Franca Valeri dice di essere stata “una fanciulla insolita, in una casa dove si respirava una cultura aperta, mica la saputelleria”. Luciana Littizzetto si racconta come “una ragazza svitata, obbediente, ma trasgressiva”. Voleva fare l’attrice, la iscrissero a danza ed è finita a studiare pianoforte, “per non sentirmi più ripetere: e siediti, siediti”. Una ricorda “gli amatori irreali senza volto, assorti, magri, eleganti, discreti: era così il principe azzurro negli anni Trenta”. L’altra confessa il suo debole per Miguel Bosé, Cabrini e Potsie di Happy Days, “Franca, tu andavi alla Scala e ti rifugiavi nella grande letteratura, io Potsie!”. E oggi? Oggi Franca Valeri confessa che di ultime fanciulle in giro non ne vede (Luciana urla: “Non dire la Santanché, per favore”). “Si sono mascolinizzate. Gira e rigira, il simbolo resta un paio di pantaloni”. Rivelazione: “Io non li ho messi mai. Ma proprio mai. Ho la certezza che mi stiano male, un ragionamento che ormai mi pare le donne non facciano quasi più. Mia madre li indossava, invece. Li portava d’estate, al mare. Io la imploravo: Oooh, ti prego, non farmeli neanche vedere. Non li ho mai indossati neppure in scena. Tanto i testi me li scrivevo da sola, i pantaloni non li rendevo mai necessari”. Luciana invece ricorda ancora le zitelle che si presentavano nella latteria dei suoi genitori, “ordinavano la panna e io me le immaginavo in casa che ne davano un po’ anche al gatto, mentre oggi le single provocano anche invidia per la vita movimentata che sostengono”.

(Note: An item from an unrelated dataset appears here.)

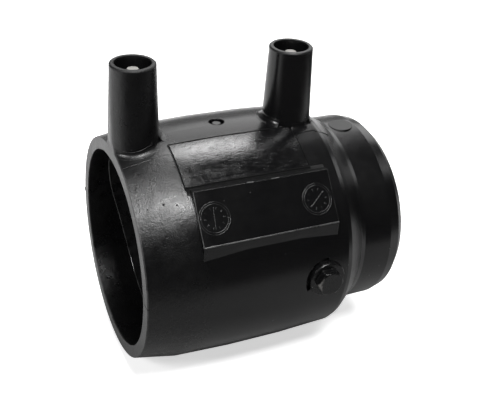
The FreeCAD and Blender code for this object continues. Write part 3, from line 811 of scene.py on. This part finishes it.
# Burrs that catch the light on the plaque's edges, which lie at 17.1 and 61.4 mm, and -7.6 and 9.1 mm up.
# Name, path, lift, points in each stretch, radius, material, wobble, unevenness, seed.
burrSet = [
    ("plaqueLip", [(17.1, -7.5), (61.4, -7.5)], -0.10, 40, 0.24, burrMaterial, 0.03, 1.0, 3.0),
    ("plaqueFrontEdge", [(17.15, -7.6), (17.15, 9.1)], -0.05, 40, 0.15, burrMaterial, 0.04, 1.2, 4.0),
    ("plaqueRearEdge", [(61.35, -7.6), (61.35, 9.1)], -0.06, 40, 0.10, beadMaterial, 0.04, 1.2, 5.0),
    ("plaqueTopEdge", [(17.1, 9.05), (61.4, 9.05)], -0.06, 40, 0.10, beadMaterial, 0.06, 1.9, 6.0),
    ("plaqueTopGlintFront", [(34.2, 9.2), (35.3, 9.1), (36.3, 9.05)],
     0.0, 6, 0.20, glintMaterial, 0.10, 1.6, 8.0),
    ("plaqueTopGlintRear", [(42.2, 9.1), (44.8, 9.1)], 0.0, 6, 0.14, glintMaterial, 0.08, 1.8, 9.0),
    ("plaqueLipGlintFront", [(17.3, -7.5), (20.6, -7.45)], 0.02, 10, 0.22, glintMaterial, 0.20, 1.8, 12.0),
    ("plaqueLipGlintRear", [(58.8, -7.5), (61.3, -7.5)], 0.02, 8, 0.20, burrMaterial, 0.10, 1.2, 13.0),
]
for name, path, lift, count, radius, material, wobble, uneven, seed in burrSet:
    line(name, onPlate(path, lift, count), radius, material, wobble, uneven, seed)
print("stage: plaque edges")

# Geometry Nodes: a dial of two rings, short ticks and a bar across.
dialSet = {
    "rings": (1.0, 0.87), "tickRing": 0.62, "barStretch": 8.5, "around": 72, "sides": 10, "lift": -0.06,
    "Radius": 4.85, "Line": 0.15, "Tick": 0.40, "Ticks": 10,
    "places": [("dialMouth", 22.06, 0.5, 1.5), ("dialClosed", 55.7, 0.6, 0.7)],
}


def dialTree():
    tree, given = newTree("dateDial", ("Radius", "Line", "Tick", "Bar Turn"), ("Ticks",))
    values = {"Resolution": dialSet["sides"], "Radius": given["Line"]}
    section = addNode(tree, "GeometryNodeCurvePrimitiveCircle", values).outputs[0]

    def tube(curve, capped):
        values = {"Curve": curve, "Profile Curve": section, "Fill Caps": capped}
        return addNode(tree, "GeometryNodeCurveToMesh", values).outputs[0]

    parts = []
    for share in dialSet["rings"]:
        values = {"Resolution": dialSet["around"], "Radius": product(tree, given["Radius"], share)}
        parts.append(tube(addNode(tree, "GeometryNodeCurvePrimitiveCircle", values).outputs[0], False))
    # One tick lies along x. Copies of it stand on a circle, each turned to point outwards.
    ends = {"Start": product(tree, given["Tick"], -1.0), "End": given["Tick"]}
    ends = {key: addNode(tree, "ShaderNodeCombineXYZ", {0: reach}).outputs[0] for key, reach in ends.items()}
    tick = tube(addNode(tree, "GeometryNodeCurvePrimitiveLine", ends).outputs[0], True)
    values = {"Vertices": given["Ticks"], "Radius": product(tree, given["Radius"], dialSet["tickRing"])}
    dots = addNode(tree, "GeometryNodeMeshCircle", values)
    place = addNode(tree, "GeometryNodeInputPosition").outputs[0]
    aim = addNode(tree, "FunctionNodeAlignRotationToVector", {"Vector": place}, axis="X")
    values = {"Points": dots.outputs[0], "Instance": tick, "Rotation": aim.outputs[0]}
    parts.append(addNode(tree, "GeometryNodeInstanceOnPoints", values).outputs[0])
    # The bar is a tick drawn out and turned.
    turned = addNode(tree, "ShaderNodeCombineXYZ", {2: given["Bar Turn"]})
    values = {0: tick, "Rotation": turned.outputs[0], "Scale": (dialSet["barStretch"], 1.0, 1.0)}
    parts.append(addNode(tree, "GeometryNodeTransform", values).outputs[0])
    together = addNode(tree, "GeometryNodeJoinGeometry")
    for part in parts:
        feed(tree, together, {0: part})
    return endTree(tree, together.outputs[0], given["Material"])


dateDial = dialTree()
plaqueTurn = Matrix((Vector((1, 0, 0)), plaqueUp, plaqueOut)).transposed().to_4x4()
for name, x, rise, barTurn in dialSet["places"]:
    sizes = {key: dialSet[key] * mm for key in ("Radius", "Line", "Tick")}
    sizes = {**sizes, "Bar Turn": barTurn, "Ticks": dialSet["Ticks"]}
    dial = grown(name, bpy.data.meshes.new(name + "Seed"), dateDial, sizes, beadMaterial)
    dial.data.transform(Matrix.Translation(onPlaque(x, rise, dialSet["lift"])) @ plaqueTurn)
print("stage: dials")

# Clamp screw: hexagon with rounded corners and a chamfered face on a round collar, worn bright on its edges.
screwSet = {
    "x": 57.5, "shank": 2.5, "shankTip": 32.4, "seat": 37.4, "collar": 6.0, "collarFront": 39.5, "half": 3.85,
    "face": 42.0, "corner": 0.35, "slope": 30.0, "around": 144, "wornSide": 178.0,
    "wornReach": 52.0, "sharp": 28.0,
}
screwLook = {
    "scale": 900.0, "detail": 4.0, "noiseRoughness": 0.65, "wornFrom": (0.45, 0.95),
    "shades": [(0.0035, 0.0035, 0.0038), (0.16, 0.155, 0.15)], "bareMetal": 0.3, "roughness": (0.20, 0.34),
    "bump": 0.00002,
}
hexHalfTurn = 30
screwMaterial, screwTree, screwShader = newMaterial("blackSteel")
screwNoise = noiseNode(screwTree, objectPlace(screwTree), screwLook["scale"], screwLook["detail"],
                       screwLook["noiseRoughness"])
screwWear = addNode(screwTree, "ShaderNodeAttribute", attribute_name="wear").outputs["Fac"]
screwBare = mathNode(screwTree, "ADD", screwWear, mathNode(screwTree, "SUBTRACT", screwNoise, 0.5))
screwBare = rangeNode(screwTree, screwBare, *screwLook["wornFrom"])
feed(screwTree, screwShader, {
    "Base Color": colourMix(screwTree, screwBare, *screwLook["shades"]),
    "Metallic": product(screwTree, screwBare, screwLook["bareMetal"]),
    "Roughness": rangeNode(screwTree, screwNoise, *noiseSpan, *screwLook["roughness"]),
    "Normal": bumpNode(screwTree, screwNoise, screwLook["bump"]),
})


# How far the hexagon reaches from its middle in a direction, with its corners rounded.
def hexReach(phi):
    half, corner = screwSet["half"], screwSet["corner"]
    side = math.radians(abs((math.degrees(phi) % (2 * hexHalfTurn)) - hexHalfTurn))
    flat = (half - corner) * math.tan(math.radians(hexHalfTurn))
    if half * math.tan(side) <= flat:
        return half / math.cos(side)
    centre = Vector((half - corner, flat))
    facing = Vector((math.cos(side), math.sin(side)))
    reach = centre.dot(facing)
    return reach + math.sqrt(max(corner ** 2 - centre.length_squared + reach ** 2, 0.0))


# The screw's outline in one direction, from its face to its tip: reach, distance out, wear.
def screwOutline(phi):
    half, face, collar, front = (screwSet[key] for key in ("half", "face", "collar", "collarFront"))
    outer = hexReach(phi)
    bevel = face - (outer - half) * math.tan(math.radians(screwSet["slope"]))
    cornerWear = max(0.0, (outer - half) / (half / math.cos(math.radians(hexHalfTurn)) - half))
    sideWear = math.exp(-((math.degrees(phi) - screwSet["wornSide"]) / screwSet["wornReach"]) ** 2)
    return [
        (half - 0.8, face, 0.0),
        (half - 0.6, face, 0.65 * sideWear),
        (half - 0.14, face, 0.1 + 0.65 * sideWear),
        (half - 0.03, face - 0.02, 0.3 + 0.5 * sideWear),
        (max(half + 0.02, outer - 0.12), min(face - 0.05, bevel + 0.03), 0.2 + 0.7 * sideWear),
        (outer, min(bevel, face - 0.05) - 0.12, 0.15 + 0.7 * sideWear),
        (outer, bevel - 0.5, cornerWear * 0.5 + 0.3 * sideWear),
        (outer, front + 0.15, cornerWear * 0.3),
        (outer + 0.15, front, 0.0),
        (collar - 0.45, front, 0.0),
        (collar - 0.2, front - 0.08, 0.1),
        (collar - 0.05, front - 0.25, 0.2),
        (collar, front - 0.5, 0.0),
        (collar, screwSet["seat"], 0.0),
        (screwSet["shank"], screwSet["seat"], 0.0),
        (screwSet["shank"], screwSet["shankTip"], 0.0),
    ]


def clampScrew():
    around, x = screwSet["around"], screwSet["x"]
    points = [Vector((x, -screwSet["face"], 0)) * mm, Vector((x, -screwSet["shankTip"], 0)) * mm]
    wear = [0.0, 0.0]
    for turn in range(around):
        phi = 2 * math.pi * turn / around
        outline = screwOutline(phi)
        for reach, out, worn in outline:
            points.append(Vector((x + reach * math.cos(phi), -out, reach * math.sin(phi))) * mm)
            wear.append(worn)
    count = len(outline)
    faces = []
    for turn in range(around):
        here, there = 2 + turn * count, 2 + (turn + 1) % around * count
        faces.append((0, here, there))
        faces.append((1, there + count - 1, here + count - 1))
        for index in range(count - 1):
            faces.append((here + index, here + index + 1, there + index + 1, there + index))
    piece = newPiece("clampScrew", points, faces, screwMaterial, screwSet["sharp"])
    mark = piece.data.attributes.new("wear", "FLOAT", "POINT")
    mark.data.foreach_set("value", wear)
    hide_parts("clamp_screw")


clampScrew()
print("stage: clamp screw")

# Front edge of the wound sleeve, a thin line inside the mouth. Its section is in mm: offset and radius.
sleeveSet = {
    "high": 26.0, "low": -31.0, "front": 6.2, "lean": 6.4, "radius": 32, "around": 240, "sharp": 20.0,
    "section": [(-0.05, 32.04), (0.24, 31.87), (0.52, 32.04), (0.24, 32.3)],
}
sleeveEdgeMaterial = plasticMaterial("sleeveEdge", 0.13, 0.04, 0.006, 0.0, 0.35)[0]


# The edge's distance from the mouth at a height: upright at the top and bottom, with two bends between.
def sleeveEdge(z):
    high, low, front, lean = (sleeveSet[key] for key in ("high", "low", "front", "lean"))
    bend = ((high - low) ** 2 + lean ** 2) / (4 * lean)
    if z >= high:
        return front
    if z <= low:
        return front + lean
    if z > (high + low) / 2:
        return front + bend - math.sqrt(bend ** 2 - (high - z) ** 2)
    return front + lean - bend + math.sqrt(bend ** 2 - (z - low) ** 2)


def sleeveBead():
    around, section = sleeveSet["around"], sleeveSet["section"]
    points = []
    for turn in range(around):
        angle = 2 * math.pi * turn / around
        edge = sleeveEdge(sleeveSet["radius"] * math.cos(angle))
        points += [Vector((edge + offset, reach * math.sin(angle), reach * math.cos(angle))) * mm
                   for offset, reach in section]
    faces = ringFaces(around, len(section))
    newPiece("sleeveFrontBead", points, faces, sleeveEdgeMaterial, sleeveSet["sharp"])


sleeveBead()

# Small round marks: pits in a row with light edges, crumbs at the plaque's front edge and beads on the panel.
# Name, material, lift, flatness, and each mark's mm from the mouth, degrees from the top and radius.
domeSet = {"rings": 4, "around": 12, "sunk": 0.05, "sharp": 80.0}
markSet = [
    ("mouldDots", seamMaterial, 0.0, 0.3,
     [(0.6, 41.5, 0.16), (1.6, 41.6, 0.22), (3.9, 41.4, 0.26), (8.6, 40.8, 0.38), (12.3, 42.3, 0.30)]),
    ("mouldDotGlints", burrMaterial, 0.0, 0.9,
     [(4.1, 42.2, 0.13), (8.9, 41.7, 0.15), (12.5, 43.0, 0.13)]),
    ("partingPit", seamMaterial, 0.05, 0.2,
     [(70.1, 14.8, 0.34)]),
    ("plaqueCrumbs", burrMaterial, 0.0, 0.9,
     [(16.7, 38.6, 0.16), (16.6, 39.4, 0.20), (16.8, 40.3, 0.13), (16.5, 41.3, 0.16), (16.9, 42.4, 0.12)]),
    ("panelBeads", burrMaterial, panelSet["lift"], 0.9,
     [(34.4, 28.5, 0.30), (34.2, 30.4, 0.20), (41.7, 32.9, 0.14), (43.3, 32.0, 0.14), (30.2, 26.5, 0.12)]),
]
# A nub on the mouth's far side, and a light spot beside the screw.
nubSet = {"place": (0.45, 35.6, 0.8), "way": (0, 1, 0), "radius": 0.42, "height": 3.2}
collarGlintSet = {"place": (52.2, -39.35, -1.9), "way": (0, -1, 0), "radius": 0.28, "height": 0.35}


def dome(points, faces, centre, out, radius, height):
    rings, around, sunk = domeSet["rings"], domeSet["around"], domeSet["sunk"]
    side = out.orthogonal().normalized()
    other = out.cross(side)
    base = len(points)
    for ring in range(rings):
        lean = math.pi / 2 * ring / rings
        for turn in range(around):
            phi = 2 * math.pi * turn / around
            flat = (side * math.cos(phi) + other * math.sin(phi)) * radius * math.cos(lean)
            points.append((centre + flat + out * (height * math.sin(lean) - sunk)) * mm)
    points.append((centre + out * (height - sunk)) * mm)
    top, last = len(points) - 1, base + (rings - 1) * around
    for turn in range(around):
        after = (turn + 1) % around
        for ring in range(rings - 1):
            here, there = base + ring * around, base + (ring + 1) * around
            faces.append((here + turn, here + after, there + after, there + turn))
        faces.append((last + turn, last + after, top))
    faces.append(tuple(base + turn for turn in reversed(range(around))))


def domes(name, material, lift, flatness, marks):
    points, faces = [], []
    for x, angle, radius in marks:
        centre = onBarrel(x, angle, lift) / mm
        out = Vector((0, centre.y, centre.z)).normalized()
        dome(points, faces, centre, out, radius, radius * flatness + domeSet["sunk"])
    newPiece(name, points, faces, material, domeSet["sharp"])


def stud(name, settings, material):
    points, faces = [], []
    place, way = Vector(settings["place"]), Vector(settings["way"])
    dome(points, faces, place, way, settings["radius"], settings["height"])
    newPiece(name, points, faces, material, domeSet["sharp"])


for settings in markSet:
    domes(*settings)
stud("mouthNub", nubSet, beadMaterial)
print("stage: small marks")

# Flash of the moulding closes the gap round the screw's collar, except on its upper left. Angles in degrees.
flashSet = {
    "inner": 5.95, "outer": 7.35, "from": -152.0, "to": 86.0, "around": 72, "rings": 4,
    "lift": 0.02, "depth": 0.25,
}


def screwFlash():
    inner, outer, first, last = (flashSet[key] for key in ("inner", "outer", "from", "to"))
    around, rings = flashSet["around"], flashSet["rings"]
    points = []
    for below in (0.0, flashSet["depth"]):
        for turn in range(around + 1):
            phi = math.radians(first + (last - first) * turn / around)
            for ring in range(rings + 1):
                reach = inner + (outer - inner) * ring / rings
                x, z = screwSet["x"] + reach * math.cos(phi), reach * math.sin(phi)
                radius = surfaceRadius(x) + flashSet["lift"] - below
                points.append(Vector((x, -math.sqrt(radius ** 2 - z ** 2), z)) * mm)
    newPiece("screwSeatFlash", points, slabFaces(around, rings, True), bodyMaterial)


screwFlash()
stud("collarGlint", collarGlintSet, screwMaterial)
print("stage: screw's seat")

scene.view_settings.view_transform = "Standard"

La fanciulla ai tempi del Grande Fratello, come dice la Valeri, “pare sia impossibile da tenere alla larga dalla conoscenza dell’amore, mentre un tempo era il tratto caratteristico della sua condizione”. E non parlate di matrimonio in abito bianco, alla Littizzetto: “Se l’hai data via come il granturco ai piccioni di piazza San Marco; se l’hai distribuita a mani piene come quelli dell’Anas quando buttano il sale d’inverno; se bastava darla una volta, e per sicurezza la davi anche due: poi ti metti l’abito bianco?”. La comicità, ecco. “Anche quella è sempre stata un’arma maschile – dicono – a noi donne semmai si addiceva il dramma in teatro, la tragedia, forse anche per questioni ormonali”. Eppure la comicità per loro è stata un richiamo, mica come la politica. Alla Littizzetto, lo dice a mezza voce, qualche candidatura è stata offerta. “A me no”, ribatte la Valeri, “non mi attira, la donna forse ha più bisogno di certezze, certezze che la politica non consente”. Eppure, il potere sarebbe in mani migliori a sentire Luciana, “perché con più donne al comando ci sarebbero meno guerre. Una fanciulla non tirerebbe mai una bomba. Fa polvere. Lascia tutto in disordine. Mi piace la Merkel, mi pare una signora capace di fare il suo mestiere. Forse in Italia noi donne abbiamo perso il gusto di votare altre donne”. Oppure, come giura Franca Valeri, “la politica è diventata a lungo un pretesto, un campo in cui muoversi accompagnate da favoritismi. Lo trovo detestabile”.

L’ultima metamorfosi delle ex fanciulle è in una visione mostruosa della Littizzetto. “Abbiamo già i baffi, ci manca solo la prostata”. Incubo che la Valeri rigetta: “L’uomo ha tante difficoltà, perché accollarsele? A me piaceva quella antica differenza: estetica e poetica”. Luciana le sfila un capello dalla spalla, sono sedute accanto, il divano è quello di casa Valeri sulla collina Fleming a Roma. Si fanno complici: “Noi non abbiamo mai avuto l’invidia del pene. Nostalgia, qualche volta”. Franca sussurra: “Luciana, ma questo è il tuo terreno”. E dalle fanciulle il filo del ragionamento conduce dritto a Silvio Berlusconi, ai giorni in cui Veronica Lario parlò di “figure di vergini che si offrono al drago per rincorrere il successo, la notorietà e la crescita economica”. Per la Valeri “il vecchio governo non c’è più, ma resta la sensazione amara di non fidarsi”, e Luciana ripensa “al più figo del Paese rimasto così solo, senza neppure una nipote di Mubarak accanto”. Mimì e Violetta sono perdute per sempre.